The first daisy pattern was designed in 1862 by William Morris and embroidered in wool by Jane Morris, her sister Bessie, and friends to decorate Red House, Jane and William's medieval-inspired home. Red House is built along the path that the pilgrims in Chaucer's Canterbury Tales would have taken on their way from London to the shrine of St. Thomas Becket's cathedral in Canterbury. So we can conclude that Chaucer was a big deal for Morris. The original design is inspired by 'Dance of the Wodehouses', taken from a late fifteenth-century manuscript, Froissart's Chronicals. The daisies are against the back wall.

Dance of the Wodehouses.

Dance of the Wodehouses, inspiration for Morris Daisies

What's a Wodehouse, you ask?

Wodehouse: a mythic wild man, something of a cross between a berserker and a Green Man

Definition: A Wodehouse, or Wodewose, is a mythic wild man, something of a cross between a berserker (Noridic crazy man, from which the term "berserk" comes) and a Green Man. The wodehouse was a savage, naked or ivy-covered, a satyr or faun. Morris was enchanted with mythic and natural symbols, such as Yggdrasil (The Viking Tree of Life).

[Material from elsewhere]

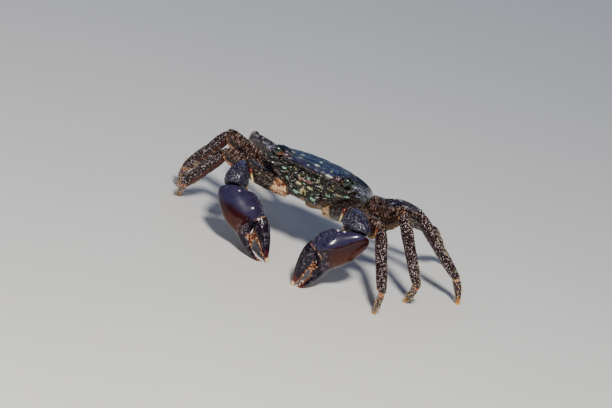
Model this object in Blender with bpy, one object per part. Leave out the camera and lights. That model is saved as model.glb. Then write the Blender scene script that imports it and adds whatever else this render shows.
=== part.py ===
"""A life-size lined shore crab, 37 mm across the shell, standing alert on a flat floor.

The crab faces -Y with its own left side towards +X, and +Z is up. Lengths in the tables are in
millimetres and turn into metres when a mesh is made. The head, shell and underside are shaped in a
body frame, level with the eyes, which is then tipped nose-up and raised to its standing height. The
limbs are strings of tapered tubes between joints, mitred where two of them meet.
"""

import math

import bmesh
import bpy
import mathutils
import numpy as np

MM = 0.001
GAP = 0.3  # clear space between neighbouring plates
WELD = 1e-4  # points this close to the floor count as on it
SIDES = (("left", "l"), ("right", "r"))

# Driving dimensions
SHELL_WIDTH = 37.0
SHELL_FRONT_Y = -16.2
SHELL_REAR_Y = 14.6
BODY_PITCH = 19.0  # degrees that the nose is held up
BODY_ROLL = 3.0  # degrees that the crab's left side is held low
BODY_HEIGHT = 29.7  # of the body frame's origin above the floor
EYE = (13.5, -14.6, 0.0)
EYE_RADII = (1.55, 1.45, 1.5)
CHELA_LENGTH = 27.8

# Mesh fineness
BODY_SIDES = 36
LIMB_SIDES = 10
CLAW_SIDES = 14
SMALL_SIDES = 8
BALL_ROWS = 8

# Colours, roughness and metallic value of each material
MATERIALS = {
    "shell": ((0.035, 0.045, 0.055), 0.25, 0.0),
    "underside": ((0.30, 0.22, 0.13), 0.5, 0.0),
    "mouth": ((0.10, 0.14, 0.09), 0.4, 0.0),
    "eye": ((0.02, 0.03, 0.02), 0.08, 0.0),
    "claw": ((0.09, 0.03, 0.07), 0.2, 0.0),
    "leg": ((0.07, 0.04, 0.04), 0.45, 0.0),
    "foot": ((0.25, 0.10, 0.03), 0.4, 0.0),
}

# Walking legs by pair: length of merus, carpus, propodus and dactyl, then the merus's half-width
LEG_SIZES = {
    2: (20.5, 9.0, 13.2, 9.8, 3.5),
    3: (24.0, 9.6, 14.0, 10.2, 4.1),
    4: (24.5, 10.0, 15.2, 10.4, 3.8),
    5: (21.5, 8.4, 12.0, 9.4, 3.7),
}
# Where each pair leaves the underside, and its hip, where the merus starts, in the body frame
LEG_ROOTS = {
    2: ((8.8, -3.4, -9.6), (14.4, -4.1, -9.7)),
    3: ((9.6, 1.0, -9.8), (16.0, 1.0, -9.6)),
    4: ((9.2, 5.6, -8.0), (15.8, 6.4, -7.0)),
    5: ((7.0, 8.8, -7.9), (14.6, 11.8, -4.9)),
}
# Stance: heading of the merus, heading and dip of the shank, then of the dactyl, in degrees.
# Headings run from straight out sideways towards the rear, and a dip over 90 tucks the foot back
# under the leg. The merus's own rise follows from the foot standing on the floor.
STANCE = {
    ("left", 2): (-32, -50, 41, -56, 113),
    ("left", 3): (-26, 4, 64, -38, 124),
    ("left", 4): (-18, 33, 48, 60, 70),
    ("left", 5): (17, 98, 32, 66, 56),
    ("right", 2): (3, 16, 49, 62, 44),
    ("right", 3): (11, 17, 49, 60, 64),
    ("right", 4): (34, 64, 42, 74, 53),
    ("right", 5): (48, 57, 34, 48, 64),
}

# Claw legs: lengths of merus and carpus, and the hip in the body frame; then for each side the
# heading and rise of the merus and of the carpus, the heading of the claw, and the roll of the
# claw's plane from upright, in degrees, and how far its middle bows towards the moving finger. The
# claw's dip follows from its tip on the floor.
CLAW_SIZES = (12.0, 8.6)
CLAW_HIP = (10.6, -9.0, -11.2)
CLAW_STANCE = {
    "left": (-34, 20, -34, -24, -147, 10, 1.8),
    "right": (-2, 8, -85, -31, -171, -44, 0.0),
}


# ---------------------------------------------------------------- mesh helpers


def scene_cleared():
    for old in list(bpy.data.objects):
        bpy.data.objects.remove(old)


def material(name):
    made = bpy.data.materials.get(name)
    if made is None:
        made = bpy.data.materials.new(name)
        made.use_nodes = True
        colour, roughness, metallic = MATERIALS[name]
        shader = made.node_tree.nodes["Principled BSDF"]
        shader.inputs["Base Color"].default_value = (*colour, 1.0)
        shader.inputs["Roughness"].default_value = roughness
        shader.inputs["Metallic"].default_value = metallic
    return made


def solid(name, points, faces, finish):
    """An object from points in millimetres and faces, with its normals facing out."""
    mesh = bpy.data.meshes.new(name)
    mesh.from_pydata([tuple(p * MM) for p in np.asarray(points, float)], [], faces)
    work = bmesh.new()
    work.from_mesh(mesh)
    bmesh.ops.recalc_face_normals(work, faces=work.faces)
    work.to_mesh(mesh)
    work.free()
    mesh.materials.append(material(finish))
    mesh.shade_smooth()
    made = bpy.data.objects.new(name, mesh)
    bpy.context.scene.collection.objects.link(made)
    return made


def loft(name, rings, finish):
    """A closed skin over rings of equally many points, each end closed by a fan."""
    rings = np.asarray(rings, float)
    count, sides = rings.shape[:2]
    points = np.vstack([rings.reshape(-1, 3), rings[0].mean(0), rings[-1].mean(0)])
    first_cap, last_cap = count * sides, count * sides + 1
    faces = []
    for k in range(count - 1):
        for i in range(sides):
            j = (i + 1) % sides
            faces.append((k * sides + i, k * sides + j, (k + 1) * sides + j, (k + 1) * sides + i))
    for i in range(sides):
        j = (i + 1) % sides
        faces.append((first_cap, j, i))
        faces.append((last_cap, (count - 1) * sides + i, (count - 1) * sides + j))
    return solid(name, points, faces, finish)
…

Morris discovered the dancing wodehouses in a painting from Froissant's Chronicals, a 15th century manuscript depicting the Bal des Ardents (Ball of the Burning Men), a masquerade ball held on 28 January 1393 in Paris. At the Ball, Charles VI of France performed in a dance with five members of the French nobility, during which the dancers' costumes, made of linen soaked in resin and flax, caught fire from a torch brought in by a spectator.